As the senior pupil teacher I was selected to deliver the presents the children had produced. The infants had drawn pictures while the older children had written diary entries telling her what was happening at school. The girls in Standard IV had baked a Victoria Sandwich cake, named after the Queen who was known to have a sweet tooth. My contribution was a bunch of dahlias grown in my dad’s greenhouse.

The Blount family lived at 14 Park Lane. I expected the house to be shrouded and shuttered, the family sombre and in premature mourning, but it wasn’t like that at all. Miss Blount was sitting in the sheltered back garden where her mother served the tea. The flowers were placed in a cut glass vase and set upon the garden table while both ladies exclaimed over the lightness of the sponge cake. The younger children’s pictures caused much delight and the diary entries were pored over with great interest.

Our little tea party was so relaxed and jolly that I began to think perhaps the reports of Miss Blount’s ill health had been exaggerated. Then suddenly she was overcome by a paroxysm of coughing, and her mother rushed to her side. When eventually the attack subsided I noticed the handkerchief she held to her mouth was spotted with blood. She looked exhausted and Mrs Blount thanked me for calling, which I took to be my cue to leave.

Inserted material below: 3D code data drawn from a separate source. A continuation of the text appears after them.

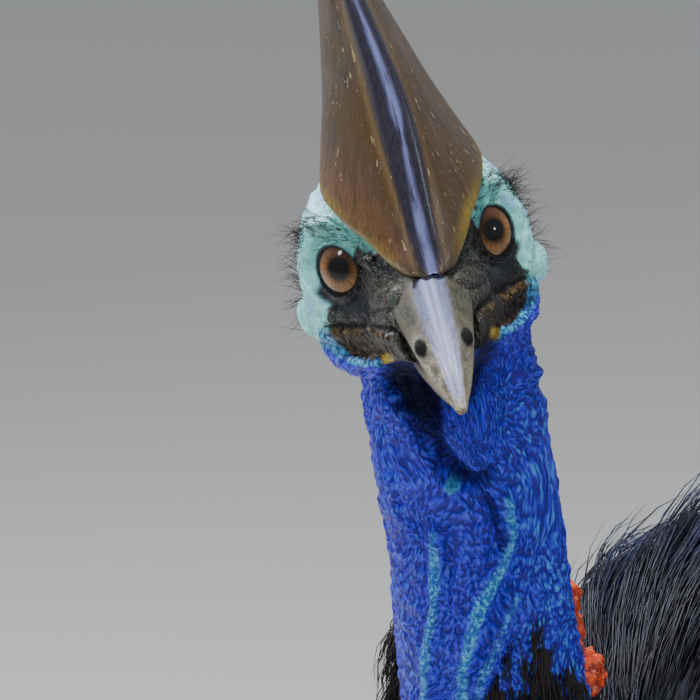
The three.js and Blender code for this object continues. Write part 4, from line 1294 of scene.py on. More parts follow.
def dress_upper_bill():
    tables = (UPPER_TIP, UPPER_HALF, UPPER_RIDGE, UPPER_EDGE, UPPER_ROOF)
    mesh = mesh_of("bill_top", grown(88, 110, lambda t, a, r: bill_point(t, a, r, *tables)))
    clay = Clay(mesh)
    head = to_head(clay.co)
    t = (head[:, 1] - BILL_ROOT) / (UPPER_TIP - BILL_ROOT)
    half = along(UPPER_HALF, t)
    rise = (head[:, 2] - along(UPPER_EDGE, t)) / (along(UPPER_RIDGE, t) - along(UPPER_EDGE, t))
    side = np.abs(head[:, 0]) / np.maximum(half, 1)
    band = mix(0.38, 0.52, t)
    clay.height += 0.8 * step(band, band * 0.6, side) * step(0.3, 0.6, rise)
    clay.height -= 0.7 * hump(side - band * 1.25, 0.16) * step(0.4, 0.7, rise)
    mark_arch(clay, head)
    hole = np.linalg.norm((folded(head) - NOSTRIL) / NOSTRIL_RADII, axis=-1)
    clay.height -= 3.2 * hump(hole, 0.85)
    chips = step(0.35, 0.08, rise) * step(0.25, 0.5, t)
    clay.height += (0.7 * billow(head / 2.6, 31) + 0.4 * billow(head / 1.4, 32)) * chips
    worn = step(0.9, 0.64, rise + 0.16 * billow(head / 3, 33)) * step(0.35, 0.62, t)
    worn *= mix(1, 0.45, step(0, 4, head[:, 0]))
    clay.mark("culmen", step(band * 1.2, band * 0.85, side) * step(0.35, 0.6, rise))
    clay.mark("edge", np.maximum(worn, step(0.9, 0.99, t)) * step(0.3, 0.6, t))
    clay.mark("streak", hump(side * half - 1.6, 1.3) * step(0.4, 0.6, rise) * step(0.02, 0.1, t))
    # The nostril's opening, which the bill's material paints near black as the shade inside its hollow.
    clay.mark("hole", step(1.12, 0.85, hole))
    clay.lie("lie", head)
    clay.push()
    piece("bill_top", mesh, paint(bill_paint), "bill_horn", "bill_upper")


def dress_lower_bill():
    tables = (LOWER_TIP, LOWER_HALF, LOWER_RIDGE, LOWER_EDGE, 0.0)
    mesh = mesh_of("bill_under", grown(64, 70, lambda t, a, r: bill_point(t, a, r, *tables)))
    clay = Clay(mesh)
    head = to_head(clay.co)
    t = (head[:, 1] - BILL_ROOT) / (LOWER_TIP - BILL_ROOT)
    rise = (head[:, 2] - along(LOWER_EDGE, t)) / (along(LOWER_RIDGE, t) - along(LOWER_EDGE, t))
    clay.mark("edge", step(0.35, 0.7, rise) * step(0.2, 0.5, t))
    for name in ("culmen", "streak", "hole", "arch", "root"):
        clay.mark(name, 0 * t)
    clay.lie("lie", head)
    piece("bill_under", mesh, paint(bill_paint), "bill_horn", "bill_lower")


# Eyes


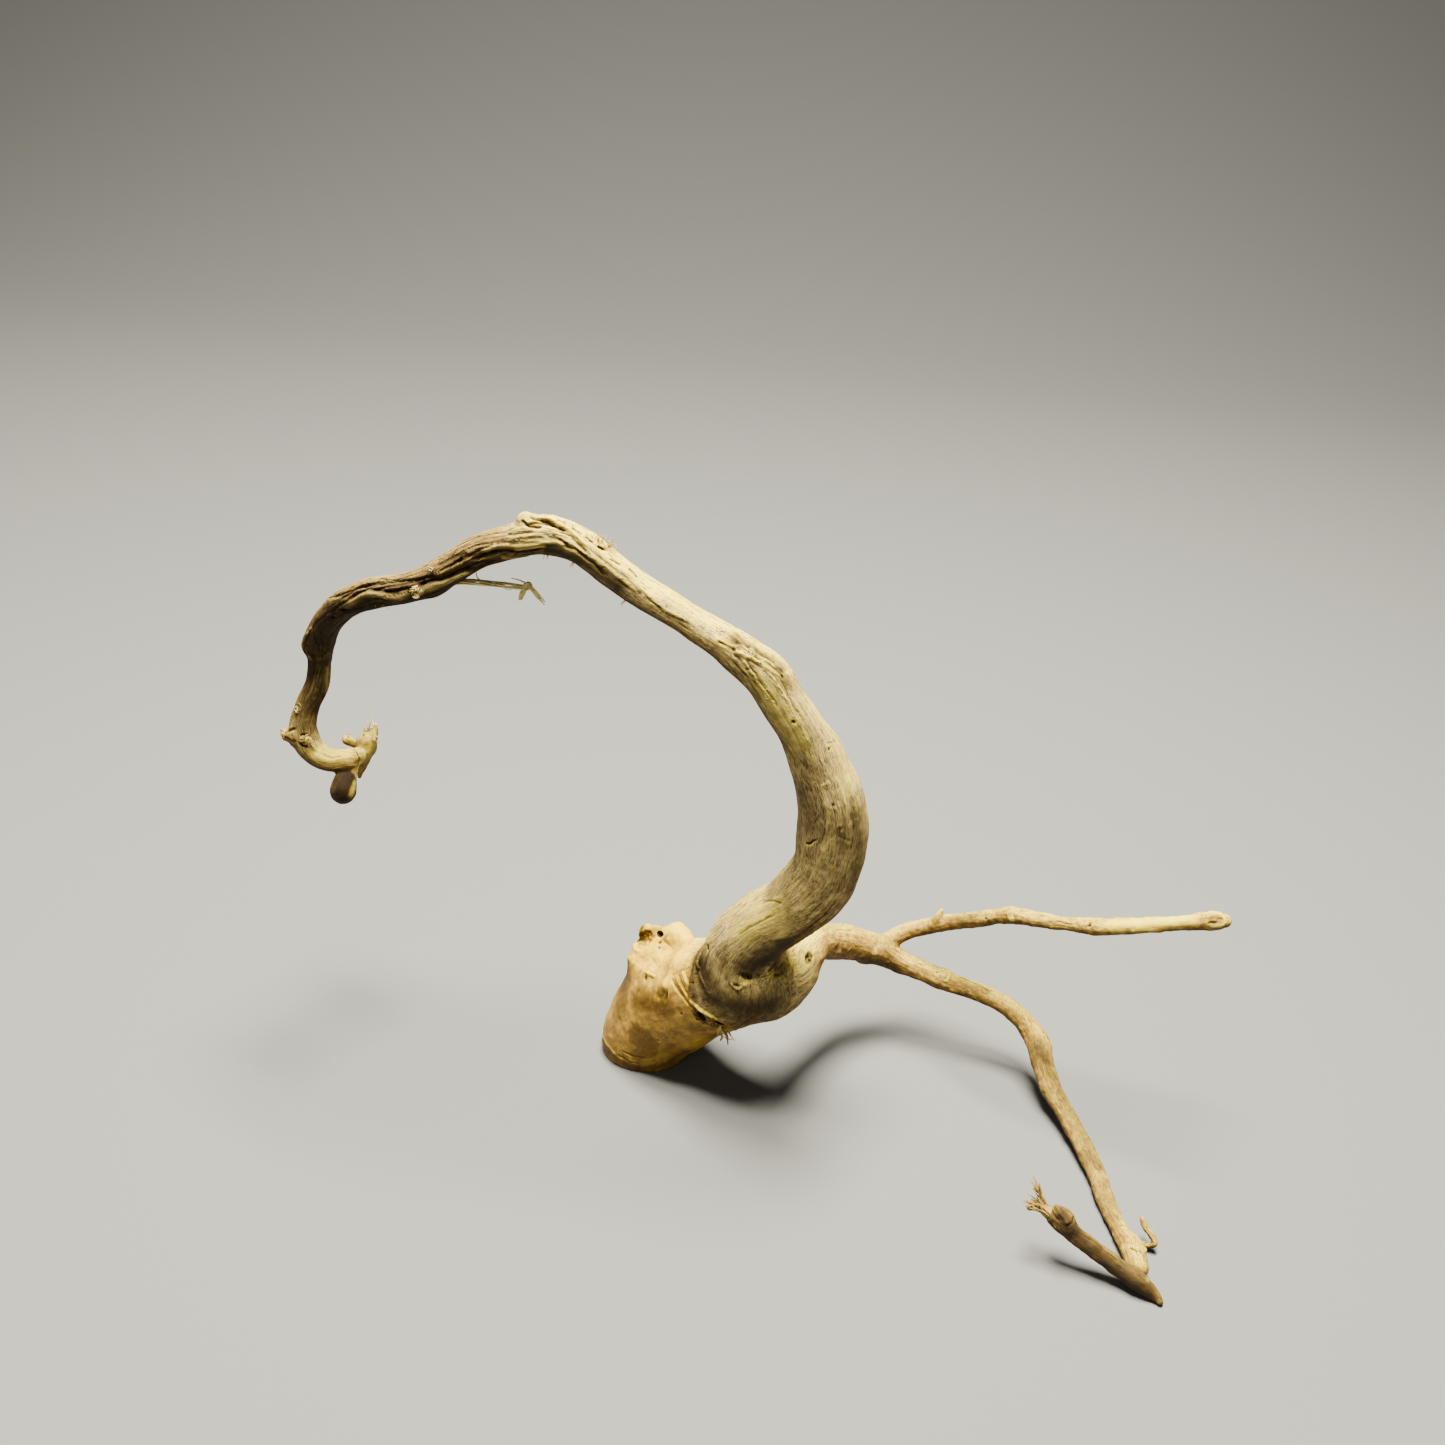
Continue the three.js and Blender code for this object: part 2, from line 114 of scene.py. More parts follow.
CURLED_TWIG = [
    (161.5, -77, 3.2, 2.2), (165.5, -78, 2.0, 1.5), (169, -79, 2.0, 1.1), (171.5, -79.5, 3.6, 1.0),
    (170.8, -77.5, 5.0, 1.0), (169, -75.5, 6.2, 1.0), (167.8, -74, 8.2, 0.9),
]
HOOK_STUB = [(-104.5, 0, 111, 3.1), (-104.9, -3, 108.2, 3.3), (-105.1, -6, 106.0, 4.0), (-105.0, -8.6, 104.4, 4.35)]
HOOK_SPUR = [
    (-102.9, 4, 102.9, 0.7), (-102.4, 5, 106.5, 1.9), (-101.9, 5.5, 109.6, 2.8), (-101, 6, 113.2, 3.9),
    (-99.8, 6, 116.3, 3.2), (-97.8, 6, 119.6, 1.5), (-97.0, 6, 122.2, 0.5),
]
HOOK_PEG = [(-101, 6, 113.5, 1.5), (-104.6, 5.3, 114.9, 1.3), (-106.7, 4.8, 116.4, 1.7)]
BURST_STUB = [(-120, 2, 118, 4.3), (-123.5, 1.4, 118.2, 3.5), (-125.6, 1, 118.6, 2.1)]
THORN = [(102.3, 18.5, 51.5, 1.9), (103.4, 18.5, 55.5, 1.0), (104.2, 18.5, 57.9, 0.3)]
TOP_KNOB = [(-40, -13, 202, 4.5), (-42, -14, 205.4, 3.8), (-44, -14, 207, 2.6)]
TOP_KNOB_RIDGE = [(-43, -14, 206, 2.5), (-37, -14, 207, 2.4), (-31, -14, 205.6, 1.8)]

VIEWER = (0.0, -1.0, 0.0)
SKY = (0.0, 0.0, 1.0)


# ---------------------------------------------------------------- small numeric helpers
def ease(x, low, high):
    """0 below low, 1 above high, smooth between."""
    t = np.clip((x - low) / (high - low), 0, 1)
    return t * t * (3 - 2 * t)


def bell(x):
    """1 at 0, falling off on both sides."""
    return np.exp(-x * x)


def dots(a, b):
    """Dot product of each row."""
    return np.einsum("ij,ij->i", a, b)


def unit(rows):
    """Each row at length 1."""
    return rows / np.maximum(np.linalg.norm(rows, axis=1), 1e-9)[:, None]


def distances(line):
    """Distance along a line to each of its points."""
    return np.concatenate([[0], np.cumsum(np.linalg.norm(np.diff(line, axis=0), axis=1))])


def grid(shape):
    """All whole-numbered places in a box."""
    return np.stack(np.meshgrid(*[np.arange(n) for n in shape], indexing="ij"), -1).reshape(-1, 3)


def summed(index, values, count):
    """Sum of the rows of values that go to each of count corners."""
    return np.stack([np.bincount(index, values[:, axis], count) for axis in range(values.shape[1])], 1)


def lattice(i, j, k, seed):
    """Repeatable value from -1 to 1 at a whole-numbered place."""
    h = (i * 374761393 + j * 668265263 + k * 2147483647 + seed * 1274126177) & 0xFFFFFFFF
    h = ((h ^ (h >> 13)) * 1274126177) & 0xFFFFFFFF
    h = ((h ^ (h >> 16)) * 2246822519) & 0xFFFFFFFF
    h = h ^ (h >> 13)
    return (h & 0xFFFFFF) / float(0x7FFFFF) - 1.0


def noise(q, seed):
    """Smooth noise from about -1 to 1 at places q."""
    base = np.floor(q).astype(np.int64)
    f = q - base
    f = f * f * f * (f * (f * 6 - 15) + 10)
    total = np.zeros(len(q))
    for o in CORNERS:
        weight = np.ones(len(q))
        for axis in range(3):
            weight = weight * (f[:, axis] if o[axis] else 1 - f[:, axis])
        total += weight * lattice(base[:, 0] + o[0], base[:, 1] + o[1], base[:, 2] + o[2], seed)
    return total


def layered(q, layers, seed):
    """Sum of ever finer noise."""
    total, scale, share = np.zeros(len(q)), 1.0, 1.0
    for n in range(layers):
        total += share * noise(q * scale, seed + 17 * n)
        scale, share = scale * 2.1, share * 0.5
    return total


def project(points):
    """Pixel of the photograph and distance from the camera, for points in mm."""
    p = points - EYE
    depth = p @ LOOK
    return IMAGE / 2 + FOCAL * (p @ RIGHT) / depth, IMAGE / 2 + FOCAL * (p @ DOWN) / depth, depth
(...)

Miss Blount was very pretty and so young, just 27, but of course as a 14 year old school girl I didn’t truly appreciate the sorrow.

There’s a beautiful monument on her grave, a floating angel, delivering her soul to heaven. When I visit my parents’ grave I take some flowers for Miss Blount. She told me she thought the dahlias were a cheerful flower, that day of the tea party.

Blount family

The facts …

Eleanor Marian Blount was born in Hereford, the eldest of William and Ann Blount’s eight children, but she was not the first to die.

William married Ann Lane on August 6, 1866 at St Peter’s, Hereford. They moved to Swindon in about 1868 where William started work as a Moulder in the railway factory. Their first home was in Havelock Street in 1869 before they moved to 43 Cheltenham Street. Their third child, Mary Emma Blount was born in Cheltenham Street but died at 8 months old. She was buried on August 22, 1871 in the churchyard at St Mark’s. In 1881 the family were living at 22 Cheltenham Street and by 1891 they were living at 14 Park Lane.

Three of their children went on to become teachers, Eleanor, Lily and Edgar. William John Lane Blount turned up in the US sometime around 1888-91. George followed his father in the Works as a Brass Finisher, but later he also emigrated to the US. Alexander (Henry) Blount worked as a mechanical engineer in the railway factory. Youngest son Frederick Walter, also worked in the railway factory as a fitter.

William died on April 27, 1913 aged 69. Ann survived him by more than twenty years. She died in 1934 aged 87. They were buried with their daughter Eleanor in a large double plot E8158/8159.